Start of DATASET ENTRIES
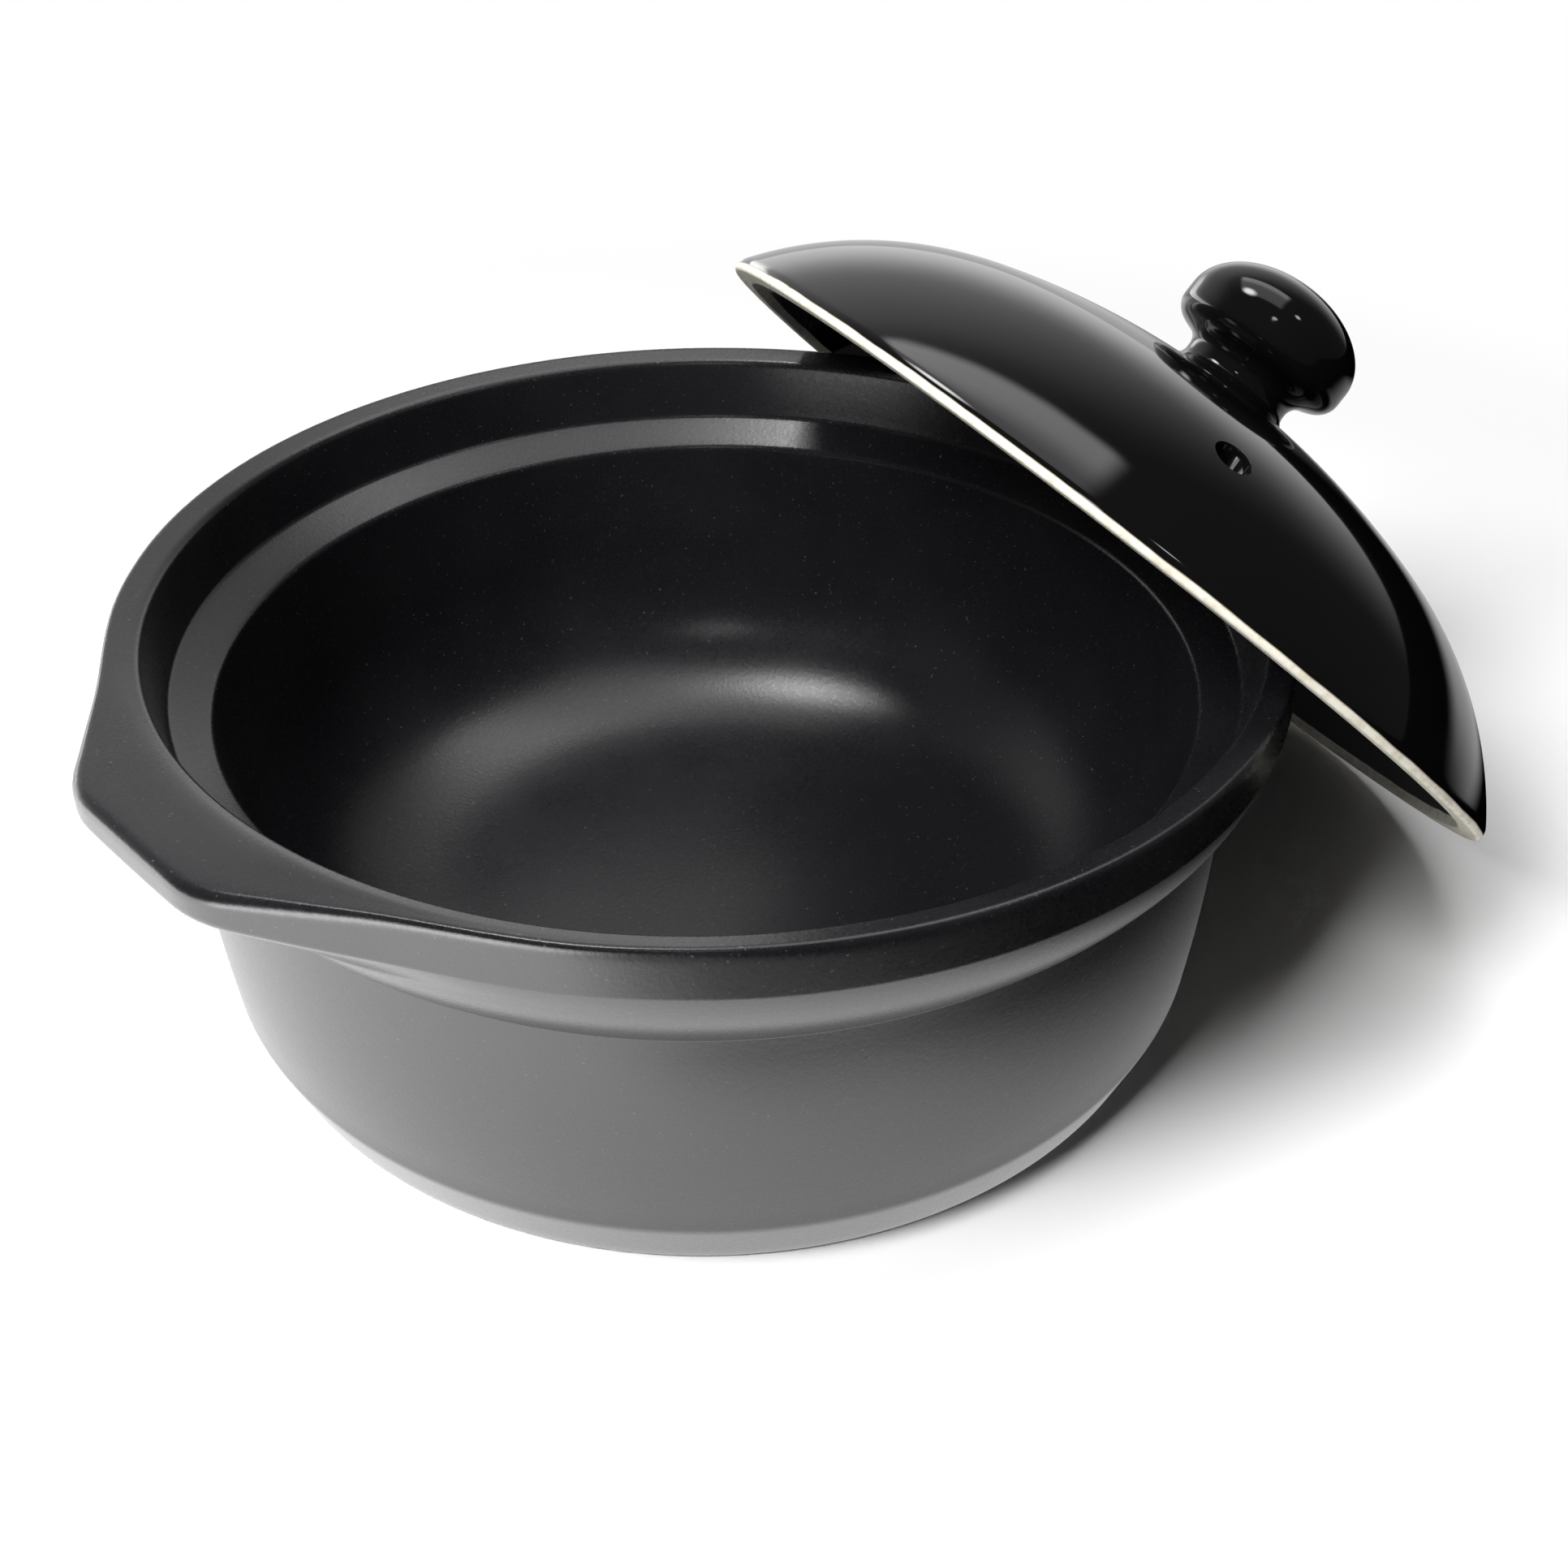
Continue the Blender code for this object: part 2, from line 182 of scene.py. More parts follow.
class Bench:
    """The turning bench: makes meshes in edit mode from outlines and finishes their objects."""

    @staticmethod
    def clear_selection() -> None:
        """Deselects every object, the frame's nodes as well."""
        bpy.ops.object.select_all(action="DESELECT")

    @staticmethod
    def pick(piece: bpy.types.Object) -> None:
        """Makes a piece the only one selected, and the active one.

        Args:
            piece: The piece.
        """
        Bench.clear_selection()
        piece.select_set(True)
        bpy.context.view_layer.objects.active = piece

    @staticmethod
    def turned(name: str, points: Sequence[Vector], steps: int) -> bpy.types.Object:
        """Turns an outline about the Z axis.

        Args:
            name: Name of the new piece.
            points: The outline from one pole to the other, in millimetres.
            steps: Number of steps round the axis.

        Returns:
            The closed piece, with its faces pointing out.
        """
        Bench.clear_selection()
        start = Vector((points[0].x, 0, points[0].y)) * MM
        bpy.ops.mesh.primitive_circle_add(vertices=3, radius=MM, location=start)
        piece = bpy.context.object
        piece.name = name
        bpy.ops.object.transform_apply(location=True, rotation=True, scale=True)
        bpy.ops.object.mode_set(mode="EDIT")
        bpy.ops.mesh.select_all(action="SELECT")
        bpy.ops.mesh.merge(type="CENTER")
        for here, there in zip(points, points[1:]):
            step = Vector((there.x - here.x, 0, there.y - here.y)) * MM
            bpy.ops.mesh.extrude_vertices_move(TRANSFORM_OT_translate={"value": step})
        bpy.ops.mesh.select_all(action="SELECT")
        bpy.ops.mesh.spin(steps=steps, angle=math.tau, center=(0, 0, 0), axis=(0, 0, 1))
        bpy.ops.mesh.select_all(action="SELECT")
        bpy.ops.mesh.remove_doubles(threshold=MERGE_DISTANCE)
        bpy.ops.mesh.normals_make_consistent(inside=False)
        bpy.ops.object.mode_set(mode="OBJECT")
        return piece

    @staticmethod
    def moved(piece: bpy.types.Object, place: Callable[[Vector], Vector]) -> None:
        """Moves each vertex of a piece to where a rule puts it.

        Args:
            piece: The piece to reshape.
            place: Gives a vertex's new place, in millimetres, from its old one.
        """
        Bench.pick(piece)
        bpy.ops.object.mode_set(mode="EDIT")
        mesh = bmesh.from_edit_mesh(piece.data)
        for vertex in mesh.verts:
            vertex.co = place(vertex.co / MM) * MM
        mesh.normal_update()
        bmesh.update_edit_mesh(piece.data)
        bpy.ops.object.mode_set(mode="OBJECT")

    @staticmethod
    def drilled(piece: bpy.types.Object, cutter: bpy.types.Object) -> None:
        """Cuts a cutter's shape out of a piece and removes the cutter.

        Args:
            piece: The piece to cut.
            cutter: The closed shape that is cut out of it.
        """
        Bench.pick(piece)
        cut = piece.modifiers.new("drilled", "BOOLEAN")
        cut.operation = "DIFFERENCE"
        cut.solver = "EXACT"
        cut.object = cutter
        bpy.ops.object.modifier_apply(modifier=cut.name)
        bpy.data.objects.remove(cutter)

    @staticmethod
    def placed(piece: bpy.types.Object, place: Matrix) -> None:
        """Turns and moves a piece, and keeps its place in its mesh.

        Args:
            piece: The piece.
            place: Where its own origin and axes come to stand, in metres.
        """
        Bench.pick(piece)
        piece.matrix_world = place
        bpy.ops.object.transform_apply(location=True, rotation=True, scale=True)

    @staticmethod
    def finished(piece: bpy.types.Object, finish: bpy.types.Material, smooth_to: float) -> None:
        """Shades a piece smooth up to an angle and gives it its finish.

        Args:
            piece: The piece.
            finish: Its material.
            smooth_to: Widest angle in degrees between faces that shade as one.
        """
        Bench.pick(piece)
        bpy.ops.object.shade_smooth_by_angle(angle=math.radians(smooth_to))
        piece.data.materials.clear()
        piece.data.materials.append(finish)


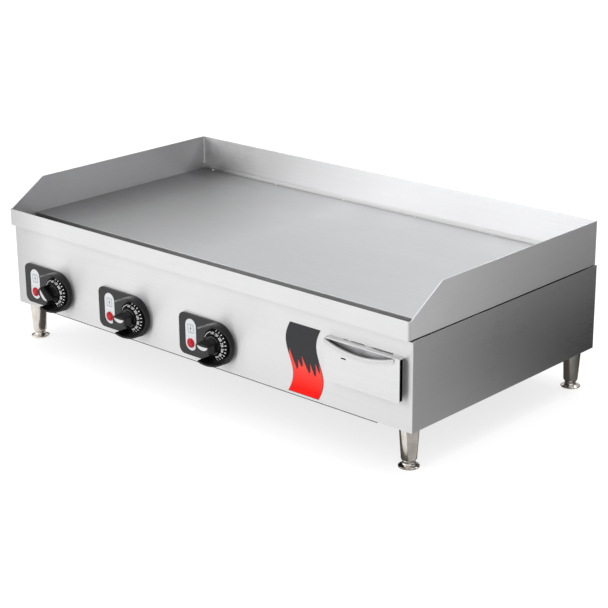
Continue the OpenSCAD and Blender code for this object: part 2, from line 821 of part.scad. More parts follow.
End of DATASET ENTRIES
Copy each line from the records above that includes the string "this".

Continue the Blender code for this object: part 2, from line 182 of scene.py. More parts follow.
Continue the OpenSCAD and Blender code for this object: part 2, from line 821 of part.scad. More parts follow.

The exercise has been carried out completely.